Task: Select each line where the word "from" appears.
>> BEGIN
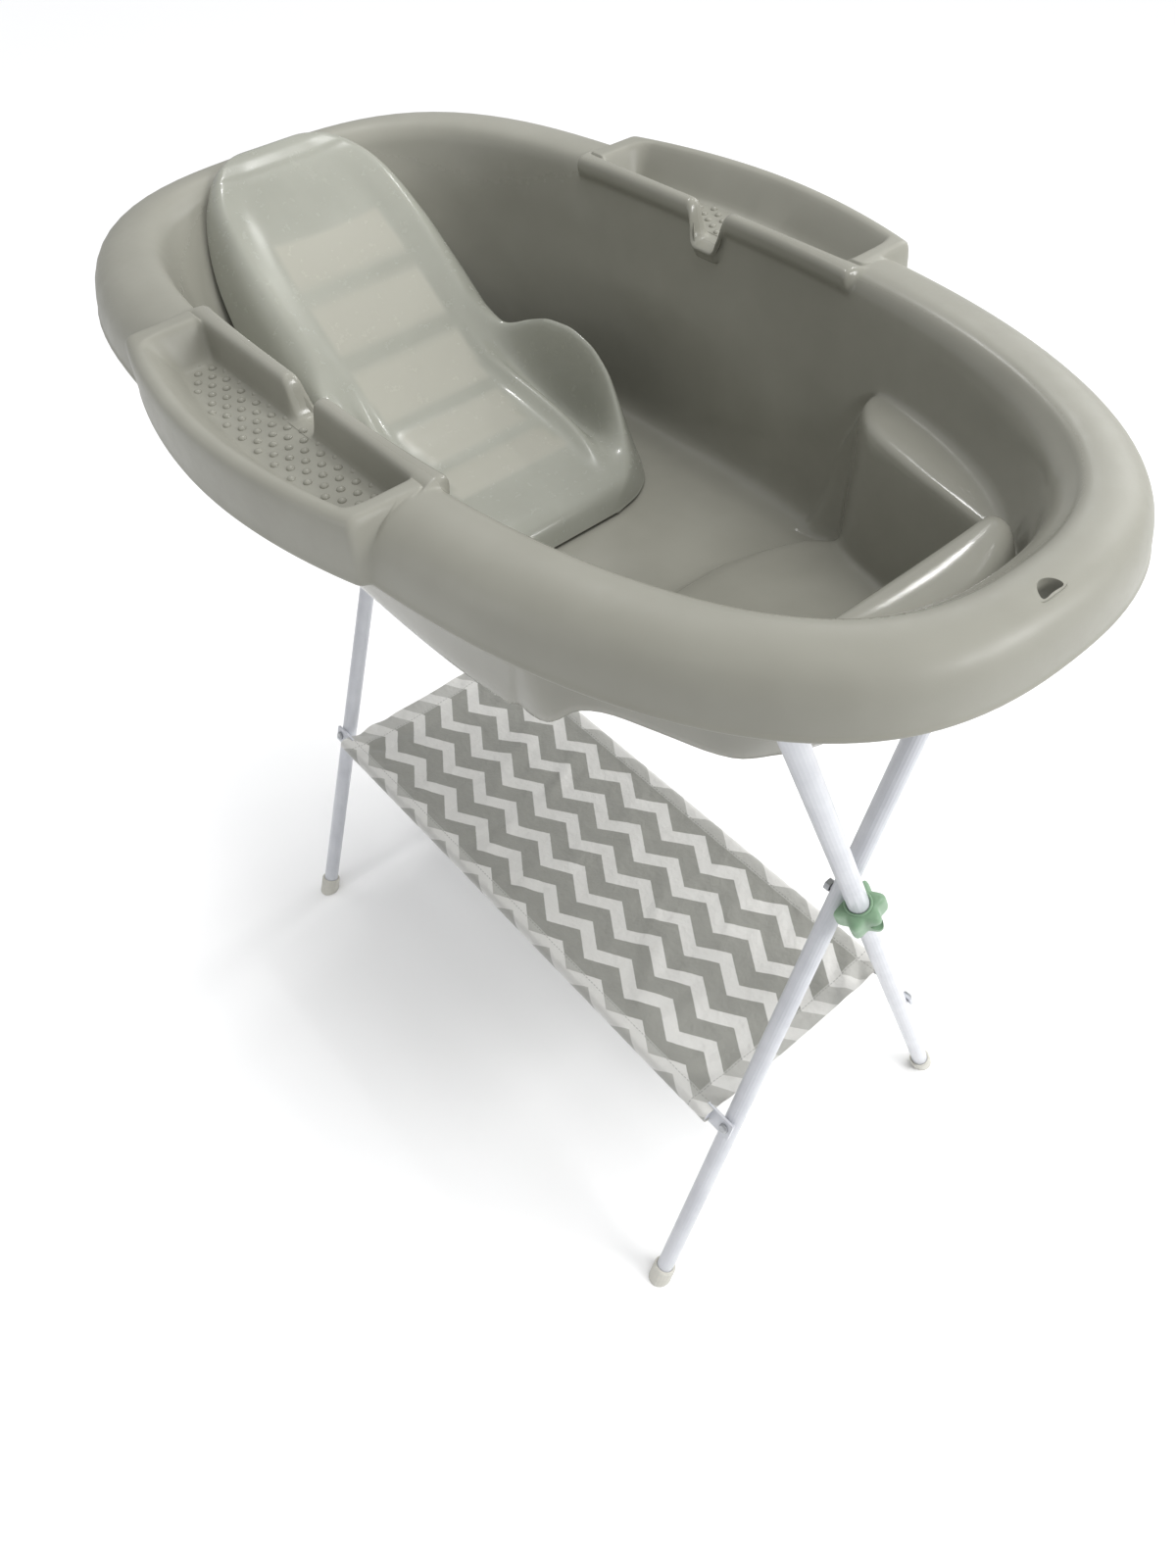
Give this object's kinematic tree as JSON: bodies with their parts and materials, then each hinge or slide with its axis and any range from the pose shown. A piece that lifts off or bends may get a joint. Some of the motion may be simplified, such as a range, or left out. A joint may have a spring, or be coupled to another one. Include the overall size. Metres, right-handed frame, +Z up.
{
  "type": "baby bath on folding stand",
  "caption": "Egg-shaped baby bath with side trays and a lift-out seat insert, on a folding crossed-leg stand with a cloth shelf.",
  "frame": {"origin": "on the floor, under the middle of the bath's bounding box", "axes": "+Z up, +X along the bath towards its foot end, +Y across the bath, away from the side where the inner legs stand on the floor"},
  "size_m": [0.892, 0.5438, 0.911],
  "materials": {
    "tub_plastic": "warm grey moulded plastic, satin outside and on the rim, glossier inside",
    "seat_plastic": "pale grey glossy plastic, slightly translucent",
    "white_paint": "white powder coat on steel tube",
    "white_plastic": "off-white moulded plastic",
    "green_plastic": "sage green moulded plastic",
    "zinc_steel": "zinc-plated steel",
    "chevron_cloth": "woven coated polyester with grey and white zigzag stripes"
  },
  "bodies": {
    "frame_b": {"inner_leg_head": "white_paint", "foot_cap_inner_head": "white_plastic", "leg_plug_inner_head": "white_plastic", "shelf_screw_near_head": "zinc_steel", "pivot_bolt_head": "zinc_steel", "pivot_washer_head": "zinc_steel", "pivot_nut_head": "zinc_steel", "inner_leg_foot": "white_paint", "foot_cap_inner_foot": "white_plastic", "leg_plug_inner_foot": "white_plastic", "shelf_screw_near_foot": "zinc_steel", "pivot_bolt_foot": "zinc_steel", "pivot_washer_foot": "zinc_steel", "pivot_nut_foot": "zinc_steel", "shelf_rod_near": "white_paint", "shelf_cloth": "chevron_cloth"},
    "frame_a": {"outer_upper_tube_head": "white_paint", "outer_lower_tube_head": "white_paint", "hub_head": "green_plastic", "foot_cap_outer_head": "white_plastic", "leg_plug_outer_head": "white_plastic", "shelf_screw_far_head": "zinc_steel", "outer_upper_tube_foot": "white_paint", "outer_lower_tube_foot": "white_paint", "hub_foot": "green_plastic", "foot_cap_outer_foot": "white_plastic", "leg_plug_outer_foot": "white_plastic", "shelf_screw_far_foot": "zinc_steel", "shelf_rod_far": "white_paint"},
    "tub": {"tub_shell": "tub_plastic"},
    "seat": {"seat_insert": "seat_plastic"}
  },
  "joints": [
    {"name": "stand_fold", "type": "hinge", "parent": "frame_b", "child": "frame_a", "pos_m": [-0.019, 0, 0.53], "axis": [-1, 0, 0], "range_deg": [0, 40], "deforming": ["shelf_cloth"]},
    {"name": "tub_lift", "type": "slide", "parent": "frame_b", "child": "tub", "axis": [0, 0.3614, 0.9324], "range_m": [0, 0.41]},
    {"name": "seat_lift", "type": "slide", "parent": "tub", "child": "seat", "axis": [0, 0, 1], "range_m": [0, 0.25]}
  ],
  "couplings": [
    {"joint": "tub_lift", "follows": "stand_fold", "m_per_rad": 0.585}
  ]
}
>> END
Solution for this exercise:
Give this object's kinematic tree as JSON: bodies with their parts and materials, then each hinge or slide with its axis and any range from the pose shown. A piece that lifts off or bends may get a joint. Some of the motion may be simplified, such as a range, or left out. A joint may have a spring, or be coupled to another one. Include the overall size. Metres, right-handed frame, +Z up.
  "frame": {"origin": "on the floor, under the middle of the bath's bounding box", "axes": "+Z up, +X along the bath towards its foot end, +Y across the bath, away from the side where the inner legs stand on the floor"},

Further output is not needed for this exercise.